My early purchase of tickets meant I was three rows from the front in a completely packed house. It became apparent that another important attraction of this production was Placido Domingo who was conducting and as artistic director of the LA Opera was the driving force behind this production. Many were here because of him and there was certainly much excitement when he took the podium.

As the light dimmed, the overture began, a reworking on the film's main title sending shivers of excitement down my spine. The curtain was raised to reveal Brundle's laboratory, the telepods now more like the gaint microwaves joked about in the film than the Ducati piston parts cherished by Cronenberg.

David Henry Hwang's libretto opts to tell the story in flashback as Veronica recounts events to a police officer from the final carnage of the laboratory. This opening image links to the scenes of dereliction that climax both Dead Ringers and Videodrome. Lighting and set design were first rate with an immediate cinematic effect created, the laboratory framed by a giant warehouse facade backdrop. I was also unaware that the opera was song in English and so was pleasantly surprised and we were even treated to both an English and French translation flashed onto a screen above and to the side of the stage.

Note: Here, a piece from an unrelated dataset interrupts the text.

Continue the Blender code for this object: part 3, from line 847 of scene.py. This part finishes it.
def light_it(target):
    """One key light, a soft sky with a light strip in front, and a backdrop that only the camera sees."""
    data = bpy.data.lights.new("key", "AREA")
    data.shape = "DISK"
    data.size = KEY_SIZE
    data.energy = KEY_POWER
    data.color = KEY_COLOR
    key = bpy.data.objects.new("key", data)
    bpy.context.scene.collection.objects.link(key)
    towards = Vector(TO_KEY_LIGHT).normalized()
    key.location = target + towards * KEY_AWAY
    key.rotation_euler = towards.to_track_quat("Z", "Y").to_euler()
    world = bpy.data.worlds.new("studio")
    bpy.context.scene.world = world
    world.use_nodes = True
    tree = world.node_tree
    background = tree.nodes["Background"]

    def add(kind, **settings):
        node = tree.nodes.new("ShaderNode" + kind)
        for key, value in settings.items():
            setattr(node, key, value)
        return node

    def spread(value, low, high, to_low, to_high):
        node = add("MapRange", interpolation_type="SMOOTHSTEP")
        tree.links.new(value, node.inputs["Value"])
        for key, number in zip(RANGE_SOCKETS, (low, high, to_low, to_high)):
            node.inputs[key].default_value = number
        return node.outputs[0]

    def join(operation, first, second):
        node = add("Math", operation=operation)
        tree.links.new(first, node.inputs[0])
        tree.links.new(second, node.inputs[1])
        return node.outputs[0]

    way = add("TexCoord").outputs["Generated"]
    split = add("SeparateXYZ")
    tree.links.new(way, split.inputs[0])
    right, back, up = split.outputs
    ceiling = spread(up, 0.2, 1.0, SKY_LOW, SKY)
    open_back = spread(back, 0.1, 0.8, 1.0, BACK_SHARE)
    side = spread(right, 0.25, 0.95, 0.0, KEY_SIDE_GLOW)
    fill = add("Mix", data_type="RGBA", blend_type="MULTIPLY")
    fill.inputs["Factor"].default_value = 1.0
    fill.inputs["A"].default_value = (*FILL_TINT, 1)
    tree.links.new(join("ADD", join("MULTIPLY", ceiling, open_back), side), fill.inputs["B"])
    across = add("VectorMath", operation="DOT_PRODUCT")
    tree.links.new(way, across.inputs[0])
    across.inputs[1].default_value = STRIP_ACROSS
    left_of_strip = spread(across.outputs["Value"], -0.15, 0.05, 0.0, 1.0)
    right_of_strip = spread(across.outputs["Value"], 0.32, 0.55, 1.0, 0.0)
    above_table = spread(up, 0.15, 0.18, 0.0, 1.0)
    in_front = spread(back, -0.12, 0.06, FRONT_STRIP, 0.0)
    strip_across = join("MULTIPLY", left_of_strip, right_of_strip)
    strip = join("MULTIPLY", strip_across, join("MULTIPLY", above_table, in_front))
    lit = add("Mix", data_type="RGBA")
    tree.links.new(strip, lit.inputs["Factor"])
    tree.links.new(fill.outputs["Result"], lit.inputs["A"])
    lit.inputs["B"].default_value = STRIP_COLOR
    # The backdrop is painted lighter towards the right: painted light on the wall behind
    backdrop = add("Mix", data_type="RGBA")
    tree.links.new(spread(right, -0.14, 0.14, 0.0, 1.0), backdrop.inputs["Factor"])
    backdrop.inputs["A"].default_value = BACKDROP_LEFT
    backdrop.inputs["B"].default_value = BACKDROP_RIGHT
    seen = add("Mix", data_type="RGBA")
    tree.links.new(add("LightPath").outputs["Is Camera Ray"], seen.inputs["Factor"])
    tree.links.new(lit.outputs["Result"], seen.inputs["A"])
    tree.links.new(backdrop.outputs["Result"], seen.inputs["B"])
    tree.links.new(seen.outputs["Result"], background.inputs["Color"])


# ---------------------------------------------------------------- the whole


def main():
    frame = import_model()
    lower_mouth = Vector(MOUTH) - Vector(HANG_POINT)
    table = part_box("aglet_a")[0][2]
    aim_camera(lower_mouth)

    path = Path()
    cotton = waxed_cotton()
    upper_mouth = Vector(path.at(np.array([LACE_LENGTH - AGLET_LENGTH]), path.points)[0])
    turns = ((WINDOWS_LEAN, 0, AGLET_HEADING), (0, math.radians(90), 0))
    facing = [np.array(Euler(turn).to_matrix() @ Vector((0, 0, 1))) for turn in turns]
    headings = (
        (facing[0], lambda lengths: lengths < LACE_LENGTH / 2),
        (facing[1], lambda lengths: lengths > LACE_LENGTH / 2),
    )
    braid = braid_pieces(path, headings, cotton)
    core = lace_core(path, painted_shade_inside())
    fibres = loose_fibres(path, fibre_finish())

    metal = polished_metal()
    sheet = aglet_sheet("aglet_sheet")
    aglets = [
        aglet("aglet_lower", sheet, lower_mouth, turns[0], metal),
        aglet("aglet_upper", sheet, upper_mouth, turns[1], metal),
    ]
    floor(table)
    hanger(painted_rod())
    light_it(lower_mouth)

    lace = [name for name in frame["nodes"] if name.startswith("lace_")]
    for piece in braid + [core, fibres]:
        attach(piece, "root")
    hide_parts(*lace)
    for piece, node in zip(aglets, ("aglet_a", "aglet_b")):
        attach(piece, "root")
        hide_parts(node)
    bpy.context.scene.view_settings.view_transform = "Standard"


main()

Slickly the opera retold the major incidents of the film without great alteration. Knowing the film well meant that most of my time was spent wondering how they would do this and that. In fact this faithfulness to the film felt a flaw as you felt that sometimes events were slavishly re staged. Likewise at times the libretto was unintentional comic. When you read the translations of Puccini's operas in English you realise much of the libretto has the characters spouting inanity which is rendered poetic by the beauty of the language and music. Hence when Veronica sings "Be afraid, be very afraid" (and this refrain is used at other points) its absurdity is humourous.

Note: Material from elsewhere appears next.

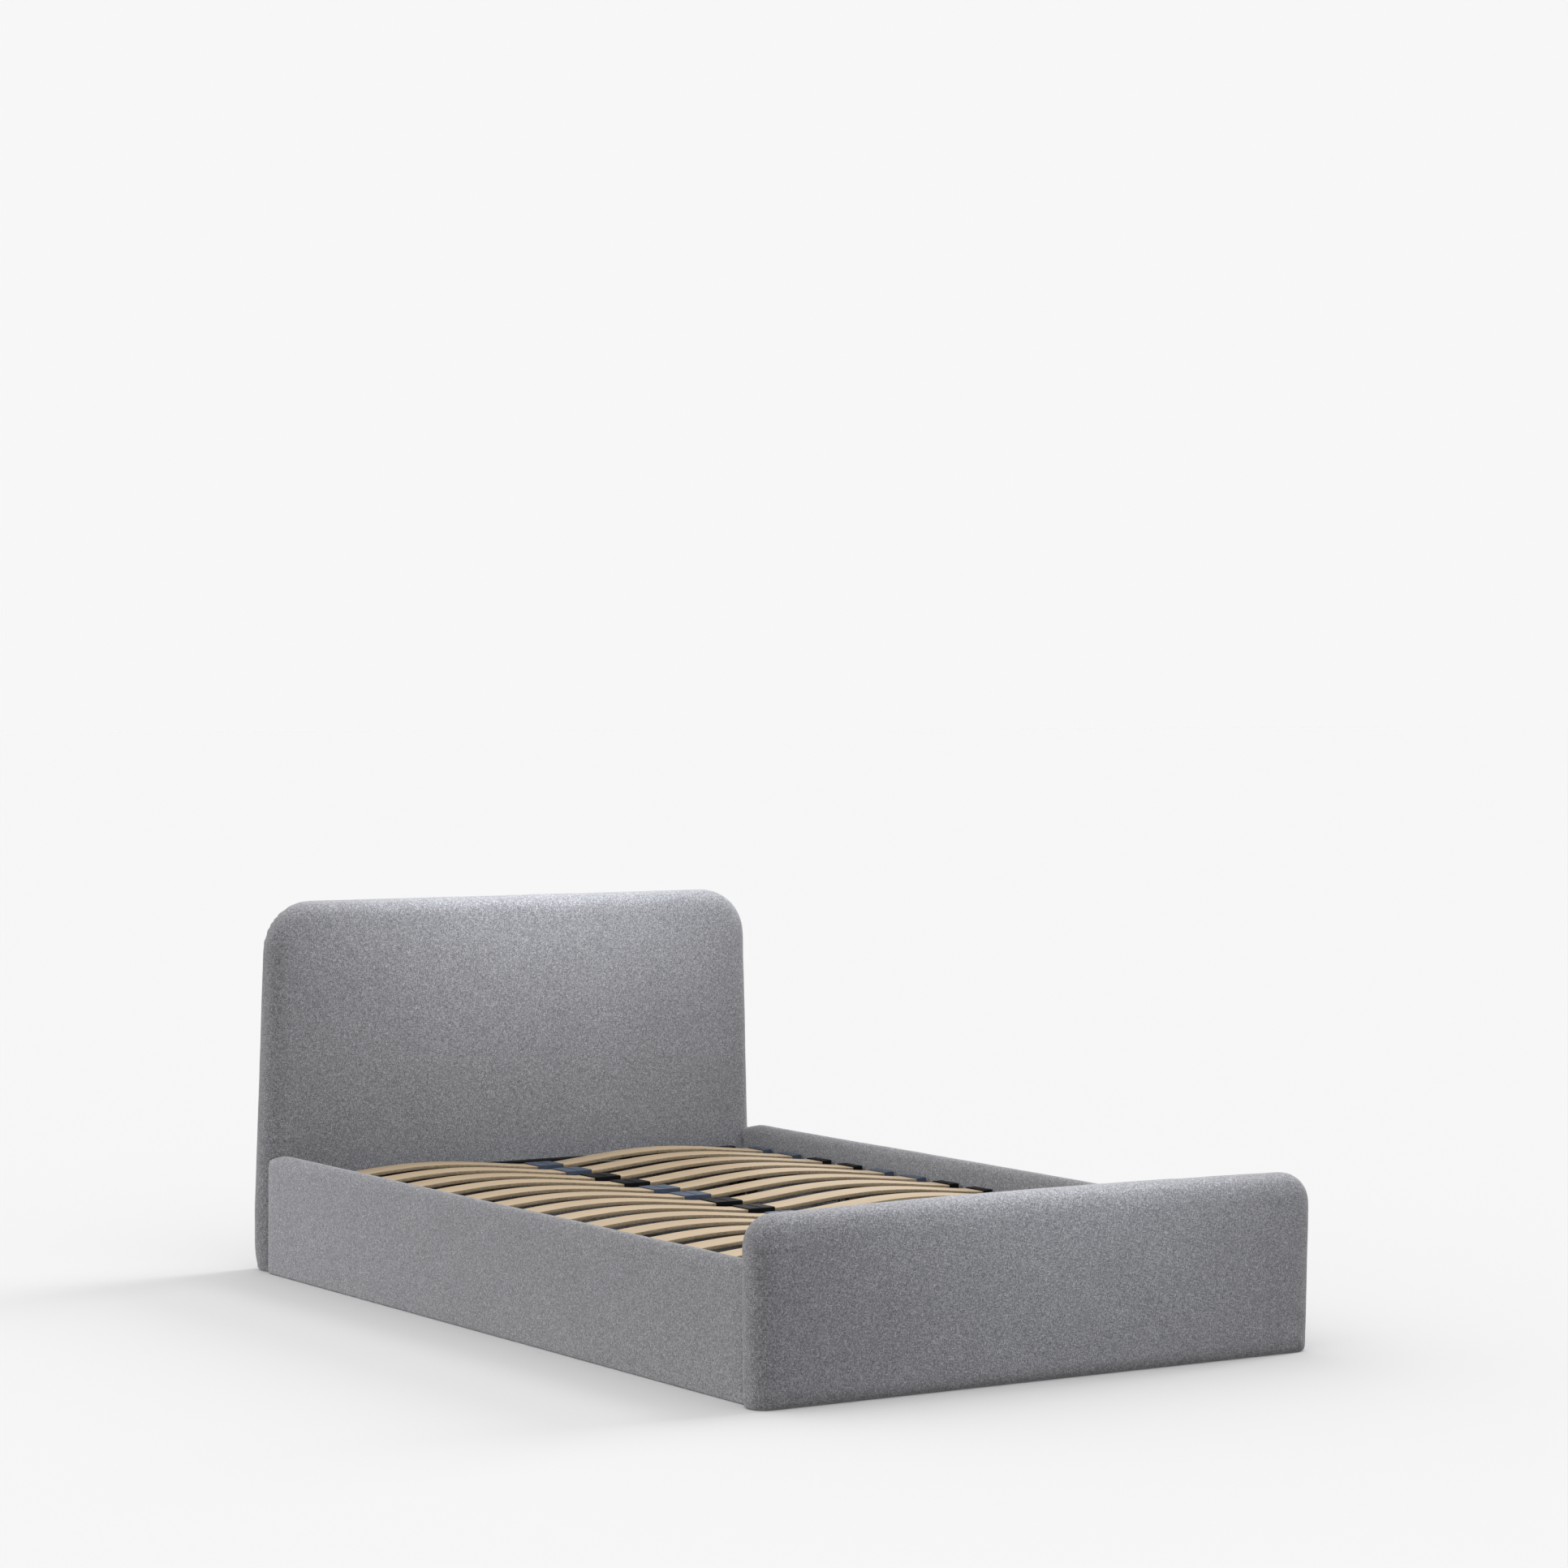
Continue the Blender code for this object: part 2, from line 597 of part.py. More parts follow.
def add_eye(obj, side, level, sign, centre, hole):
    """A round eye with a hole through it, joined to a strut's end."""
    near = sign * (STRUT_X - EYE_THICK / 2)
    far = sign * (STRUT_X + EYE_THICK / 2)
    boolean(obj, cylinder_x(f"{side}_{level}_eye", EYE_RADIUS, near, far, centre), "UNION")
    bore = cylinder_x(f"{side}_{level}_bore", hole, near - sign * 0.01, far + sign * 0.01, centre, 24)
    boolean(obj, bore, "DIFFERENCE")


def mattress_retainer(steel, pivot):
    """A hoop of round bar standing on the foot tube, which keeps the mattress on the slats."""
    foot = TUBE_TOP + GAP
    inner = HOOP_HALF - HOOP_CORNER
    knee = HOOP_TOP - HOOP_CORNER
    path = [(HOOP_HALF, foot), (HOOP_HALF, (foot + knee) / 2)]
    path += arc((inner, knee), HOOP_CORNER, HOOP_CORNER, 0, 90, 6)
    path += [(-x, z) for x, z in reversed(path)]
    curve = bpy.data.curves.new("mattress_retainer", "CURVE")
    curve.dimensions = "3D"
    curve.bevel_depth = HOOP_RADIUS
    curve.bevel_resolution = 2
    curve.use_fill_caps = True
    spline = curve.splines.new("POLY")
    spline.points.add(len(path) - 1)
    for point, (x, z) in zip(spline.points, path):
        point.co = (x, 0.0, z - PIVOT.z, 1.0)
    y = FRAME_FOOT + TUBE_WIDTH / 2
    add_part("mattress_retainer", curve, steel, (0, y, PIVOT.z), (0, 0, 0), pivot)


def main():
    start_collections()
    fabric = finish("grey_melange_fabric", (0.27, 0.27, 0.30), 0.95)
    wood = finish("board_wood", (0.52, 0.40, 0.27), 0.7)
    panel = finish("floor_panel", (0.20, 0.19, 0.18), 0.8)
    cloth = finish("back_cloth", (0.03, 0.03, 0.03), 0.95)
    steel = finish("black_steel", (0.02, 0.02, 0.022), 0.45, 0.6)
    beech = finish("beech", (0.60, 0.45, 0.31), 0.5)
    plastic = finish("cap_plastic", (0.03, 0.04, 0.06), 0.5)
    black = finish("strut_black", (0.02, 0.02, 0.02), 0.35)
    chrome = finish("strut_chrome", (0.75, 0.75, 0.76), 0.15, 1.0)
    pivot = add_empty("lift_pivot", PIVOT)

    headboard(fabric, wood, cloth)
    footboard(fabric, wood)
    for side, sign in (("left", -1), ("right", 1)):
        side_rail(side, sign, fabric, wood)
    storage_floor(panel, wood)
    lift_frame(steel, pivot)
    cap_strips(plastic, pivot)
    slats(beech, pivot)
    for side, sign in (("left", -1), ("right", 1)):
        hinge_plate(side, sign, steel)
        strut_bracket(side, sign, steel, pivot)
        gas_strut(side, sign, black, chrome)
    mattress_retainer(steel, pivot)


main()
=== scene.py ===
import json
import math

import bmesh
import bpy
from mathutils import Matrix, Vector, noise


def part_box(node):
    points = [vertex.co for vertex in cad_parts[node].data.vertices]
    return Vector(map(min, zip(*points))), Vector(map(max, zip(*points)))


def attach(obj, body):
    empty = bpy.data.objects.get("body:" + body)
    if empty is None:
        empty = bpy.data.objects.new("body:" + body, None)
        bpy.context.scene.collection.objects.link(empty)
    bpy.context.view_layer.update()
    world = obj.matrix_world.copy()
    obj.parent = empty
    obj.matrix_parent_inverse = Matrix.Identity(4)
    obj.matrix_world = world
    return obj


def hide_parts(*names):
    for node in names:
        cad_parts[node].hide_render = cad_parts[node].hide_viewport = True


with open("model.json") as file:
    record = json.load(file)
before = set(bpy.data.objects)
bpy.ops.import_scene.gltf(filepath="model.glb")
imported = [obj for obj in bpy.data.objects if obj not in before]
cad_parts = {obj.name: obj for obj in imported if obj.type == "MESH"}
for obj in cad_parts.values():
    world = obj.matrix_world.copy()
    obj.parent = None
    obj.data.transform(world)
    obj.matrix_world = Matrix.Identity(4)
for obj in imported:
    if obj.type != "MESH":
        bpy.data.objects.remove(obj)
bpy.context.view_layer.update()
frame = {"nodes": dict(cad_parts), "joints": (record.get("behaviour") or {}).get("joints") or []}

# Sizes that the frame doesn't state, in metres
SLAT_THICK = 0.008
SLAT_ROWS = 15
GAP = 0.0003  # clearance where one piece is let into another or bolted to it
YARN = 0.0021  # one thread of the upholstery cloth
HEM = 0.0005  # the covers stop this far above the floor
TUCK = 0.012  # depth over which a rail's end or a cover's hem is drawn square
HEAD_SHOULDER = 0.628  # half width of the headboard at its round top corners
HEAD_CORNER = 0.112  # radius of those corners
FOOT_CORNER = 0.062  # radius of the footboard's top corners
SETTLING_STEPS = 20  # steps in which the cloth settles over the stuffing
TUBE_WALL = 0.0015

# Places read from the frame
HEAD_LOW, HEAD_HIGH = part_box("headboard_pad")
FOOT_LOW, FOOT_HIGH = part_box("footboard_pad")
RAIL_LOW, RAIL_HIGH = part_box("left_rail_cover")
CENTRE_CAP_LOW, CENTRE_CAP_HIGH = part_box("centre_cap_strip")
SIDE_CAP_LOW, SIDE_CAP_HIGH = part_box("right_cap_strip")
SIDE_TUBE_LOW, SIDE_TUBE_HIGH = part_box("right_frame_tube")
PLATE_LOW, PLATE_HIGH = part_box("right_hinge_plate")
JOINTS = {joint["name"]: joint for joint in frame["joints"]}
PIVOT = Vector(JOINTS["frame_lift"]["pos_m"])
ROLL = (RAIL_HIGH.x - RAIL_LOW.x) / 2  # radius of the rails' rounded top


# ---------------------------------------------------------------- finishes


class Value:
    """A number that varies over a surface. Sums on it add Math nodes to its finish."""

    def __init__(self, finish, socket):
        self.finish = finish
        self.socket = socket

    def math(self, operation, *others):
        return self.finish.node("ShaderNodeMath", {"operation": operation}, {
            number: other for number, other in enumerate((self, *others))})

    def __add__(self, other):
        return self.math("ADD", other)

    def __mul__(self, other):
        return self.math("MULTIPLY", other)

    def __sub__(self, other):
        return self.math("SUBTRACT", other)

    def __rsub__(self, other):
        return (self * -1.0) + other

    def __gt__(self, other):
        return self.math("GREATER_THAN", other)

    def __abs__(self):
        return self.math("ABSOLUTE")

    def sine(self):
        return self.math("SINE")

    def higher(self, other):
        return self.math("MAXIMUM", other)

    def band(self, low, high):
        """0 below low, 1 above high and smooth between them."""
        return self.finish.node("ShaderNodeMapRange", {"interpolation_type": "SMOOTHSTEP"}, {
            "Value": self, "From Min": low, "From Max": high})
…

The staging was impressive. Old fashioned stage business was used to transport Brundle between pods that flanked the stage with lashings of dry ice to assist. The baboon was a very effective stick puppet enhanced by lighting and Brundle's computer was used as a chorus to narrate and emphasise ideas. Brundle's transformation was well handled and the visceral make-up effective. At one point he scales the set on a harness re staging the famous ceiling walk from the original film. The Brundle Museum of Natural History and Seth's gradual transformation were simply narrated by the computer chorus and the final confrontation and transformation of Brundle was gory and effective and emotionally engaging. I equally couldn't fault the performers and their dedication to the piece.

Overall a superior entertainment that followed the film closely and staged it with passion and excitement. So what's the problem? Well I was left with the question - Why? When I had joked that they should make an opera of Videodrome it was an outlandish comment. But why not as it seemed The Fly has been transported onto the stage without any real sense of why. I was reminded of the Jeff Goldblum comedy "The Talk Guy", a thespian satire set against the staging of The Elephant Man - the musical! The Fly the opera felt more like an exercise in adaption to a new medium and the creative challenge more a technical one. Thematically I did not see in the libretto anything new although there was emphasis an on the new life that was to come and Veronica's faith in the the Brundle child she was carrying. But the opera did not add to the film themes - common themes in opera of love and death - and so one wonders at its lasting worth. The film yes but the opera? An instance that symbolised this was when the arm wrestling scene was rewritten to give the redneck arm wrestler and girlfriend an inner life. An odd extended production number was inserted here with characters berating their empty violent, lives - sort of Chekhov via Happy Days on acid. The gore was effective but did they need to be given an inner life? In the film the scene is simply to emphasise the changes in Brundle.

In many ways I wished I was witnessing a new original opera by Cronenberg or his radical reworking of an existing repertoire opera. It seemed the impetus for this production was more Placido Domingo's. He wants to popularise opera by bringing the worlds of film and opera together and The Fly to him seemed the perfect synthesis. For Shore I can understand how the challenge of an opera would be relished but I most admit a real disappointment was how the majority of the film score was jettisoned in favour of new music, far from memorable. Only the overture and the opening of the second act retained recognisable themes from the film music. To Cronenberg the opera seemed a technical challenge, a chance to experiment in a new sphere. But in many ways I felt he was far removed from the final piece and I couldn't, beyond the story, see what he wanted to say through this piece. What was there to add that his film did not say or could not say now?

Final comment. See this production: its entertaining and well staged and possibly a "radical" production for an opera stage. If you have never seen the film it will be a revelation. But in terms of its place in Cronenberg's creative work it is more a footnote akin David Lynch's Industrial Symphony No. 1.

Outside the theatre it is a beautiful night and Paris sparkles and dances upon the Seine. I think about the butterfly child once envisaged to end the film, gently flying above the river. Be afraid...be very afraid.